Officials with Globalfoundries said Nov. 5 that the company had “demonstrated silicon success” on the first AMD products using the 14nm FinFET process technology, and that AMD is now planning to integrate the high-performance, low-power process into multiple products spanning compute and graphics for everything from PCs and data center systems to emerging immersive computing devices.

“Through our close design-technology partnership with AMD, we can help them deliver products with a performance boost over 28nm technology, while maintaining a superior power footprint and providing a true cost advantage due to significant area scaling,” Mike Cadigan, senior vice president of the product management group at Globalfoundries, said in a statement.

It’s a big deal for the chip foundry, which was spun out of AMD in 2009 and became fully independent in 2012. Globalfoundries had been struggling to develop its own 14XM FinFET process, eventually cancelling it and opting instead to license Samsung’s 14nm FinFET process. Now officials are able to say they have successfully fabbed the first 14nm sample chip.

The FinFET process enables significant improvements in performance and power efficiency by leveraging a 3D transistor architecture. Other chip makers, including Samsung and Intel (with its 3D Tri-Gate technology), also are taking advantage of the FinFET process. Proponents have said it can offer as much as 20 percent better performance and more than 30 percent better power efficiency than traditional planar transistor architectures.

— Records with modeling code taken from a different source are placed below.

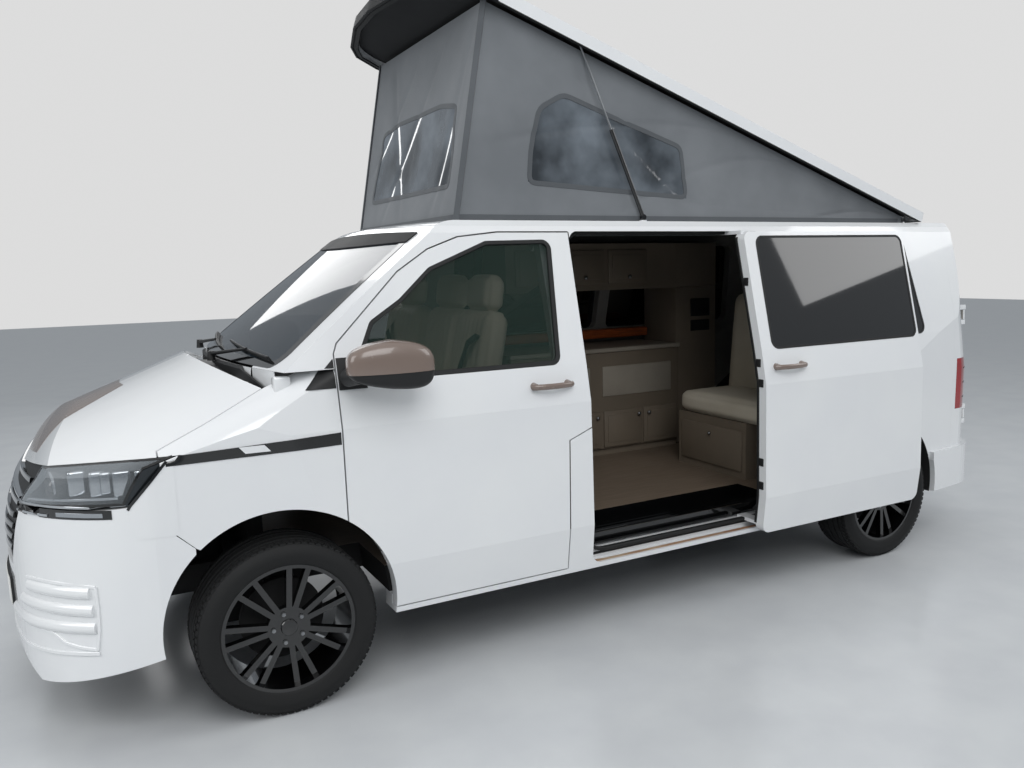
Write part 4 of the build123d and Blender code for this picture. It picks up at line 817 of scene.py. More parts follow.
@dataclass(frozen=True)
class Wheel:
    """Tyre tread, bolts and cap of one wheel."""

    x: float
    side: int
    place: str
    z: float = 0.350
    y: float = 0.814
    radius: float = 0.350
    tread_end: float = 0.094
    crown: float = 1.1364
    crown_drop: float = 0.010
    shoulder: tuple = ((0.100, 0.252), (0.112, 0.262), (0.1225, 0.292), (0.1215, 0.308), (0.1155, 0.327),
                       (0.106, 0.3395), (0.096, 0.3425))
    grooves: tuple = (-0.062, -0.022, 0.022, 0.062)
    groove_half: float = 0.0055
    groove_floor_half: float = 0.0045
    groove_depth: float = 0.008
    groove_lip: float = 0.0008
    blocks: int = 78
    # Place from the wheel's middle, height and length of the blocks of each row
    block_rows: tuple = ((0.0985, 0.3415, 0.020), (0.078, 0.3455, 0.022))
    block_share: float = 0.72
    block_height: float = 0.007
    bolts: int = 5
    bolt_circle: float = 0.060
    # Start, end, radius, end radius and sides of a bolt's head and of its socket
    bolt_steps: tuple = ((-0.006, 0.010, 0.0095, 0.0085, 6), (0.0095, 0.0115, 0.0055, 0.0045, 12))
    cap: tuple = ((-0.004, 0.033), (0.004, 0.033), (0.0075, 0.030), (0.009, 0.020), (0.0095, 0.0005))
    lip: tuple = ((0.068, 0.2445), (0.082, 0.2465), (0.086, 0.2500), (0.085, 0.2545), (0.079, 0.2560))
    valve: tuple = ((0.225, 0.050, 0.02), (0.215, 0.075, 0.02))
    valve_radius: float = 0.004

    def build(self) -> None:
        """Make the pieces of this wheel."""
        middle = Vector((self.x, self.side * self.y, self.z))
        self._tyre(middle)
        self._hub(middle)

    def _tyre(self, middle: Vector) -> None:
        """Turn the tyre with its grooves and set blocks round its shoulders.

        Args:
            middle: the wheel's middle.
        """
        outline = [(-a, r) for a, r in self.shoulder]
        edge = -self.tread_end
        for groove in self.grooves:
            outline += [(edge, self.radius - self.crown * edge * edge),
                        (groove - self.groove_half, self.radius - self.groove_lip),
                        (groove - self.groove_floor_half, self.radius - self.groove_depth),
                        (groove + self.groove_floor_half, self.radius - self.groove_depth)]
            edge = groove + self.groove_half
        outline += [(edge, self.radius - self.groove_lip), (self.tread_end, self.radius - self.crown_drop),
                    *self.shoulder[::-1]]
        form = Form(f"tyre_tread_{self.place}")
        form.turned(outline, middle, (0, self.side, 0), 96)
        pitch = 2 * math.pi / self.blocks
        for row, (along, height, long) in enumerate(self.block_rows):
            size = Matrix.Diagonal((height * pitch * self.block_share, long, self.block_height, 1))
            for end in (-1, 1):
                for i in range(self.blocks):
                    turn = Matrix.Rotation(pitch * (i + 0.5 * row + 0.25 * end), 4, "Y")
                    place = Matrix.Translation((0, end * along * self.side, height)) @ size
                    bmesh.ops.create_cube(form.bm, size=1.0, matrix=Matrix.Translation(middle) @ turn @ place)
        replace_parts(form.made(TYRE, f"wheel_{self.place}", 30), f"tyre_{self.place}")

    def _hub(self, middle: Vector) -> None:
        """Set bolts, a plain centre cap, a lip and a valve on the rim.

        Args:
            middle: the wheel's middle.
        """
        face = Surface(f"rim_{self.place}")
        out = Vector((0, self.side, 0))
        caps = Form(f"wheel_bolts_{self.place}")
        for i in range(self.bolts):
            angle = 2 * math.pi * i / self.bolts
            point, _ = face.side(self.x + self.bolt_circle * math.cos(angle),
                                 self.z + self.bolt_circle * math.sin(angle), self.side)
            for low, high, *rest in self.bolt_steps:
                caps.bar(point + out * low, point + out * high, *rest)
        caps.made(STEEL, f"wheel_{self.place}")
        cap = Form(f"wheel_cap_{self.place}")
        cap.turned(self.cap, face.side(self.x, self.z, self.side)[0], out)
        cap.turned(self.lip, middle, out, 96)
        cap.bar(*(middle + mirrored(p, self.side) for p in self.valve), self.valve_radius)
        cap.made(RIM, f"wheel_{self.place}", 30)


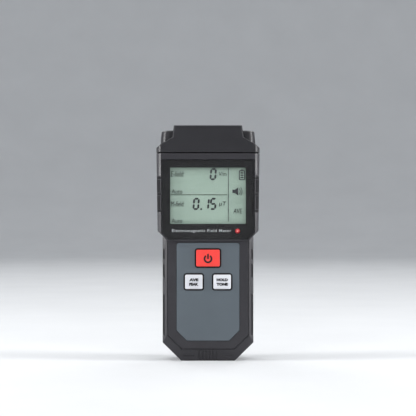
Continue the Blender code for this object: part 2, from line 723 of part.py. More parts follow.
def make_main_board():
    outline = mirrored([
        (12.8, 9.2), (21.8, 18.2), (21.8, 72.0), (25.6, 75.8), (25.6, 114.6), (14.0, 114.7), (14.0, 131.5),
    ])
    board = skin("main_board", [at_y(outline, y) for y in (BOARD_FRONT_Y, BOARD_BACK_Y)], "board_laminate")
    for name in ("case_screw_middle_left", "case_screw_middle_right"):
        cut(board, turned("tool_boss_hole", [(-7.0, 2.8), (-4.0, 2.8)], CASE_SCREWS[name], "Y"))
    for place in BOARD_SCREWS.values():
        cut(board, turned("tool_board_hole", [(-7.0, 1.2), (-4.0, 1.2)], place, "Y", steps=SMALL_ROUND_STEPS))


def make_chip(name, centre_x, centre_z, width, height, thickness, pins, pin_pitch, four_sided):
    """A chip behind the board: a moulded body with a row of pins on two or four sides."""
    foot_y = BOARD_BACK_Y + GAP
    half_x = width / 2
    half_z = height / 2
    body = ((centre_x - half_x, centre_x + half_x), (foot_y + 0.1, foot_y + 0.1 + thickness),
            (centre_z - half_z, centre_z + half_z))
    chip = box(name, *body, "black_plastic")
    pin_y = (foot_y, foot_y + 0.4)
    for i in range(pins):
        offset = (i - (pins - 1) / 2) * pin_pitch
        for side in (-1, 1):
            reach = sorted((centre_x + side * (half_x - 0.3), centre_x + side * (half_x + 0.9)))
            row = (centre_z + offset - 0.2, centre_z + offset + 0.2)
            add(chip, box("tool_side_pin", reach, pin_y, row))
            if four_sided:
                reach = sorted((centre_z + side * (half_z - 0.3), centre_z + side * (half_z + 0.9)))
                row = (centre_x + offset - 0.2, centre_x + offset + 0.2)
                add(chip, box("tool_end_pin", row, pin_y, reach))


def make_board_parts():
    make_chip("microcontroller", 6.0, 92.0, 10.0, 10.0, 1.4, 6, 1.4, True)
    make_chip("amplifier_chip", -6.0, 109.0, 3.9, 5.0, 1.5, 4, 1.27, False)
    make_chip("regulator_chip", 17.0, 79.0, 3.0, 3.0, 1.1, 3, 0.95, False)
    foot_y = BOARD_BACK_Y + GAP
    crystal = rounded_rectangle(-8.0, 79.5, 10.4, 3.8, 1.7, 4)
    skin("crystal", [at_y(crystal, y) for y in (foot_y, foot_y + 3.4)], "aluminium")
    can = [
        (foot_y, 3.0), (foot_y + 0.8, 3.15), (foot_y + 1.1, 2.9), (foot_y + 1.5, 3.15), (foot_y + 7.0, 3.15),
    ]
    turned("filter_capacitor", can, (18.0, 106.0), "Y", "aluminium")
    buzzer = [
        (foot_y, 6.0), (foot_y + 6.2, 6.0), (foot_y + 6.5, 5.7), (foot_y + 6.5, 1.0), (foot_y + 4.5, 1.0),
    ]
    turned("buzzer", buzzer, (-14.0, 92.0), "Y", "black_plastic")


def make_sensors():
    """Magnetic pick-up coil on its ferrite rod and the electric field plate, under the cap."""
    centre = (2.0, 128.0)
    turned("coil_core", [(-13.0, 1.5), (13.0, 1.5)], centre, "X", "ferrite", SMALL_ROUND_STEPS)
    spool = [
        (-11.0, 1.8), (-11.0, 4.4), (-10.0, 4.4), (-10.0, 2.5),
        (10.0, 2.5), (10.0, 4.4), (11.0, 4.4), (11.0, 1.8),
    ]
    turned("coil_bobbin", spool, centre, "X", "white_plastic", closed=True)
    winding = [(-9.7, 2.8), (-9.7, 4.1), (9.7, 4.1), (9.7, 2.8)]
    turned("coil_winding", winding, centre, "X", "copper", closed=True)
    box("field_plate", (-15.0, 15.0), (-10.6, -10.2), (124.2, 134.6), "copper")


# ---------------------------------------------------------------- batteries

def make_cell(name, x, bottom_z, upright):
    """A round AAA cell; a cell that isn't upright has its raised pole at the bottom."""
    half = CELL_RADIUS
    profile = [
        (0.0, half - 0.9), (0.25, half - 0.25), (0.7, half), (CELL_LENGTH - 1.7, half),
        (CELL_LENGTH - 1.2, half - 0.4), (CELL_LENGTH - 1.2, 1.9), (CELL_LENGTH, 1.8),
    ]
    if not upright:
        profile = [(CELL_LENGTH - position, radius) for position, radius in profile]
    profile = [(bottom_z + position, radius) for position, radius in profile]
    turned(name, profile, (x, CELL_Y), "Z", "cell_sleeve")


def make_spring(name, x, bottom_z, wide_end_down):
    """A conical contact spring of round wire."""
    turns = 3.5
    steps = int(turns * 10)
    wire = 0.25
    path = []
    for i in range(steps + 1):
        t = i / steps
        radius = 3.6 - 1.5 * (t if wide_end_down else 1 - t)
        angle = 2 * math.pi * turns * t
        z = bottom_z + wire + (SPRING_LENGTH - 2 * wire) * t
        path.append((x + radius * math.cos(angle), CELL_Y + radius * math.sin(angle), z))
    tube(name, path, wire, "nickel_steel", 5)


def make_contact(name, x_range, bottom_z, tab):
    """A flat contact plate; tab gives the X range of a solder tab through the bay's floor."""
    low_y, high_y, tab_y = 1.4, 9.6, -2.4
    outline = [(x_range[1], low_y), (x_range[1], high_y), (x_range[0], high_y), (x_range[0], low_y)]
    if tab:
        outline += [(tab[0], low_y), (tab[0], tab_y), (tab[1], tab_y), (tab[1], low_y)]
    rings = [at_z(outline, z) for z in (bottom_z, bottom_z + PLATE_THICKNESS)]
    skin(name, rings, "nickel_steel")


def make_battery_bay():
    low_plate_z = BAY_BOTTOM_Z + GAP
    high_plate_z = BAY_TOP_Z - GAP - PLATE_THICKNESS
    low_end_z = low_plate_z + PLATE_THICKNESS + GAP
    high_end_z = high_plate_z - GAP
    spring_room = SPRING_LENGTH + GAP
    make_cell("battery_cell_left", -CELL_PITCH, low_end_z + spring_room, True)
    make_cell("battery_cell_middle", 0.0, low_end_z, False)
    make_cell("battery_cell_right", CELL_PITCH, low_end_z + spring_room, True)
    make_spring("battery_spring_left", -CELL_PITCH, low_end_z, True)
    make_spring("battery_spring_middle", 0.0, high_end_z - SPRING_LENGTH, False)
    make_spring("battery_spring_right", CELL_PITCH, low_end_z, True)
    make_contact("bottom_contact_bridge", (-15.3, 4.4), low_plate_z, None)
    make_contact("negative_contact", (6.6, 15.3), low_plate_z, (12.7, 15.0))
    make_contact("positive_contact", (-15.3, -6.6), high_plate_z, (-15.0, -12.7))
    make_contact("top_contact_bridge", (-4.4, 15.3), high_plate_z, None)

    positive = [(-13.8, -3.2, 62.0), (-13.8, -3.3, 64.5), (-12.5, -3.0, 68.0), (-11.0, -3.2, 71.0),
                (-11.0, -3.9, 72.6)]
    negative = [(13.8, -3.2, 12.0), (13.8, -3.3, 14.5), (12.5, -3.0, 18.0), (11.0, -3.2, 21.0),
                (11.0, -3.9, 22.6)]
    tube("positive_lead", smooth_route(positive, 4), 0.5, "red_wire")
    tube("negative_lead", smooth_route(negative, 4), 0.5, "black_wire")

    pad = box("cover_pad", (-14.0, 14.0), (11.2, COVER_INNER_Y - GAP), (34.0, 44.0), "foam")
    set_origin(pad, COVER_HINGE)


# ---------------------------------------------------------------- screws

def make_screw(name, place, head_y, head_radius, head_height, shank_radius, shank_length, tip_length):
    """A cross-head screw that points towards the display."""
    profile = [
        (head_y + head_height, head_radius * 0.75),
        (head_y + head_height * 0.6, head_radius),
        (head_y, head_radius),
        (head_y, shank_radius),
        (head_y - shank_length + tip_length, shank_radius),
        (head_y - shank_length, shank_radius * 0.35),
    ]
    screw = turned(name, profile, place, "Y", "zinc_steel", SMALL_ROUND_STEPS)
    arm = head_radius * 0.6
    width = head_radius * 0.12
    floor_y = head_y + head_height * 0.45
    x, z = place
    cross = [(x - arm, x + arm), (z - width, z + width)], [(x - width, x + width), (z - arm, z + arm)]
    for depth, (x_range, z_range) in enumerate(cross):
        y_range = (floor_y - 0.02 * depth, head_y + head_height + 1.0)
        cut(screw, box("tool_cross_recess", x_range, y_range, z_range))


def make_screws():
    for name, place in CASE_SCREWS.items():
        make_screw(name, place, CASE_SCREW_SEAT_Y + GAP, 2.1, 1.7, 1.0, 12.5, 1.5)
    for name, place in BOARD_SCREWS.items():
        make_screw(name, place, BOARD_BACK_Y + GAP, 1.8, 1.2, 0.9, 5.0, 0.8)


# ---------------------------------------------------------------- assembly

def clear_scene():
    for thing in list(bpy.data.objects):
        bpy.data.objects.remove(thing)


def main():
    clear_scene()
    make_front_shell()
    make_rear_shell()
    make_sensor_cap()
    make_battery_cover()
    make_display_window()
    make_keypad_overlay()
    make_key("power_key", "red_key_plastic")
    make_key("mode_key", "white_key_plastic")
    make_key("hold_key", "white_key_plastic")
    for key in KEYS:
        make_contact_pill(key)
    make_keypad_mat()
    make_display_stack()
    make_alarm_led()
    make_main_board()
    make_board_parts()
    make_sensors()
    make_battery_bay()
    make_screws()


main()
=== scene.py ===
"""The looks of the hand-held field meter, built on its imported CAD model.

Meshes are in metres, in the CAD model's frame: X to the user's right, Y from the display to the
back, Z up. Places come from the CAD nodes' boxes. Named sizes are in millimetres, as on a drawing.
"""

import math

import bmesh
import bpy
from mathutils import Matrix, Vector
from mathutils.bvhtree import BVHTree
from mathutils.geometry import delaunay_2d_cdt, intersect_point_line


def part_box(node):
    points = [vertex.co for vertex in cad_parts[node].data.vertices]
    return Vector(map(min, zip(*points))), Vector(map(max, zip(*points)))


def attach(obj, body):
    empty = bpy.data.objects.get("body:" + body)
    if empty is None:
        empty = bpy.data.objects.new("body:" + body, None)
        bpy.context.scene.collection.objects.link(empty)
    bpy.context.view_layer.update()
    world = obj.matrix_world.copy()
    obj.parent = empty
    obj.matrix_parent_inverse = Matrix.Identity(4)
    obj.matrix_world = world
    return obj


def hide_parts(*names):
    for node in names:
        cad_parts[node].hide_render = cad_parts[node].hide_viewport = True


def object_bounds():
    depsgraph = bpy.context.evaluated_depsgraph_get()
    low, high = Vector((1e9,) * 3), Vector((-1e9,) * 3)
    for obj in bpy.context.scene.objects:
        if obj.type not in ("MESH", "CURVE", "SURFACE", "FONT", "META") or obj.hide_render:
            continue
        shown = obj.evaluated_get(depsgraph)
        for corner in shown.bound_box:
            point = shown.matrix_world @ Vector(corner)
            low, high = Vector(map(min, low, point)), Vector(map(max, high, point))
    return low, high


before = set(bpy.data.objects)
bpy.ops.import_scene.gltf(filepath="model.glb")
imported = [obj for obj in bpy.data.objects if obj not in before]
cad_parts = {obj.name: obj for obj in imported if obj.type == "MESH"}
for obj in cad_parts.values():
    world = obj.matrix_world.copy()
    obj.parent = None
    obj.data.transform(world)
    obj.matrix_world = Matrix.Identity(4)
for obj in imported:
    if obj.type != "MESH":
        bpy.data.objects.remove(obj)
cad_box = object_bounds()

MM = 0.001

# View
FRAME_WIDTH = 243.0
VIEW_HEIGHT = 89.6
VIEW_DISTANCE = 800.0
SENSOR_WIDTH = 36.0

# Faces level with each other, and edges sharp enough to be rounded
LEVEL = math.radians(1.0)
SHARP = math.radians(28.0)

# In square metres and metres: the least lap that has a folded face filled anew, and how near to
# the part's own surface a patch counts as lying on it
LAP = 1.0 * MM ** 2
ON_SURFACE = 0.02 * MM

# The smoothest that a satin surface gets. Below it, the renderer treats spots as mirrors and
# outlines them.
SATIN = 0.285

# Softened edges of the moulded parts: bevel widths
SHELL_EDGE = 0.22
CAP_EDGE = 0.30
COVER_EDGE = 0.20
WINDOW_EDGE = 0.16
FILM_EDGE = 0.06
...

The 14nm FinFET process is an important part of AMD’s plans around such upcoming products as the “Zen” CPU. The company’s current chips are manufactured via a 28nm process, but for the next generation of processors, AMD is skipping the 20nm step and going right to 14nm as it looks to catch up with rival Intel, which already is rolling out 14nm processors. The chip maker will use Globalfoundries’ 14nm Low Power Plus (14LLP) process across its CPU, GPU and accelerated-processing units (APUs)—which integrate the compute and graphics on the same piece of silicon—according to Mark Papermaster, senior vice president and CTO at AMD.

“FinFET technology is expected to play a critical foundational role across multiple AMD product lines, starting in 2016,” Papermaster said in a statement.

Globalfoundries’ 14LPP FinFET is being developed at a fab in New York. The early-access version of the technology was qualified for volume production in January, while the performance-enhanced version was qualified in the third quarter, officials said. Early ramp is occurring this quarter, with full-scale production set for 2016, they said.

AMD’s Zen CPU core design, announced in May, is an architecture that the vendor has spent two years developing. It will include simultaneous multi-threading (SMT)—a technology similar to Intel’s Hyper-Threading—for improved performance, support for DDR4 memory and the FinFET transistor design. Zen is designed to offer significant performance and power-energy improvements over current APUs, and will appear in an array of chips for everything from high-end PCs to servers, according to company officials.

During a conference call last month to discuss third-quarter financial numbers, AMD President and CEO Lisa Su said that the company had taped out several products using the FinFET technologies, which will help AMD keep on schedule with Zen.

“Zen remains on-track for availability in 2016, and we believe will return AMD to the mainstream server and high-end client market in a significant way in 2017 and beyond,” the CEO said.”As we stated in the Financial Analyst Day [in May], we had a target of 40 percent IPC [instructions-per-cycle] performance [improvement in] Zen over our previous generation. We believe we’re on track for that.”